The Royal Collection — some 1.3 million objects including Old Masters, the Crown Jewels, and furniture accumulated across five centuries of monarchy — is held in trust for the nation. It exists so that future monarchs can use it and the public can see it; it cannot be auctioned to cover a bad investment. These are not personal assets. They are, in a meaningful sense, national ones that happen to be curated by the royal household.

What He Actually Controls

The Duchy of Lancaster is closer to genuinely royal territory, though even here the picture is complicated. The Duchy is a portfolio of roughly 18,400 acres of English and Welsh land — rural estates, urban commercial property, historic buildings — valued at around £653 million as of 2022. Its net income flows directly to the monarch as the Privy Purse, running to approximately £24 million a year in recent years. Charles cannot sell Duchy assets for personal gain, and the capital belongs to the Crown rather than to him personally. What he receives is the income, not ownership of the underlying portfolio. It is, in effect, an endowment that funds the monarch’s private expenses.

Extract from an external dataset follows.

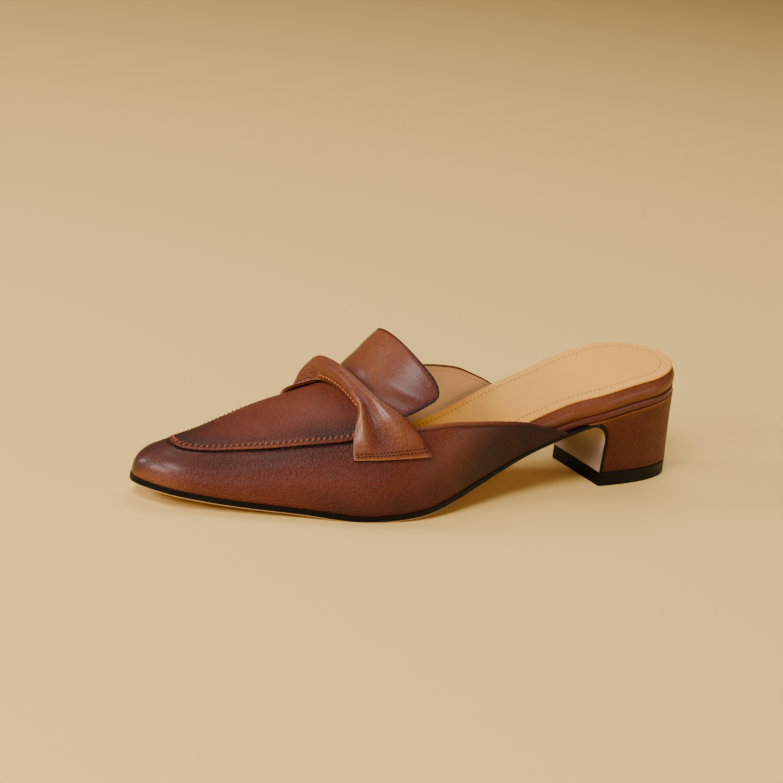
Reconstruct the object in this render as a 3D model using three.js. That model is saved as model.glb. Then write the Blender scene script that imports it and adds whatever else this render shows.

Then there are the estates that are genuinely, unambiguously his. Sandringham House in Norfolk and Balmoral Castle in Aberdeenshire were inherited from Queen Elizabeth II as private property — passed outside the Crown, as personal bequests. These are the kinds of assets a monarch can, in principle, mortgage or sell. Both properties carry considerable value, and both come with attached farms and land.

Beyond the landed estates, Charles brought to the throne a personal portfolio shaped partly by decades of Duchy of Cornwall income — the Duchy that funded his life as Prince of Wales passed to his son William on accession — and by private investments and gifts accumulated over a long public life.

The Number

The Sunday Times Rich List has estimated Charles III’s personal wealth at around £600 million, with some assessments nudging higher once Sandringham, Balmoral, and private holdings are included. Our working figure is approximately £640 million for genuinely personal assets, set against roughly £15.6 billion in Crown and institutional property he administers but does not own. That institutional figure is real — it represents genuine economic power exercised in the name of the Crown — but it belongs to the institution, not the individual.

Put differently: Charles III is comfortably among the wealthiest individuals in the United Kingdom. He is not, by any honest accounting, worth sixteen billion pounds.

The monarchy’s financial arrangements are unusually well-documented by royal standards — annual Sovereign Grant accounts, Duchy reports, and parliamentary scrutiny all shed partial light — but private investment holdings remain private. The personal figure should be treated as an informed estimate, not a certified balance sheet.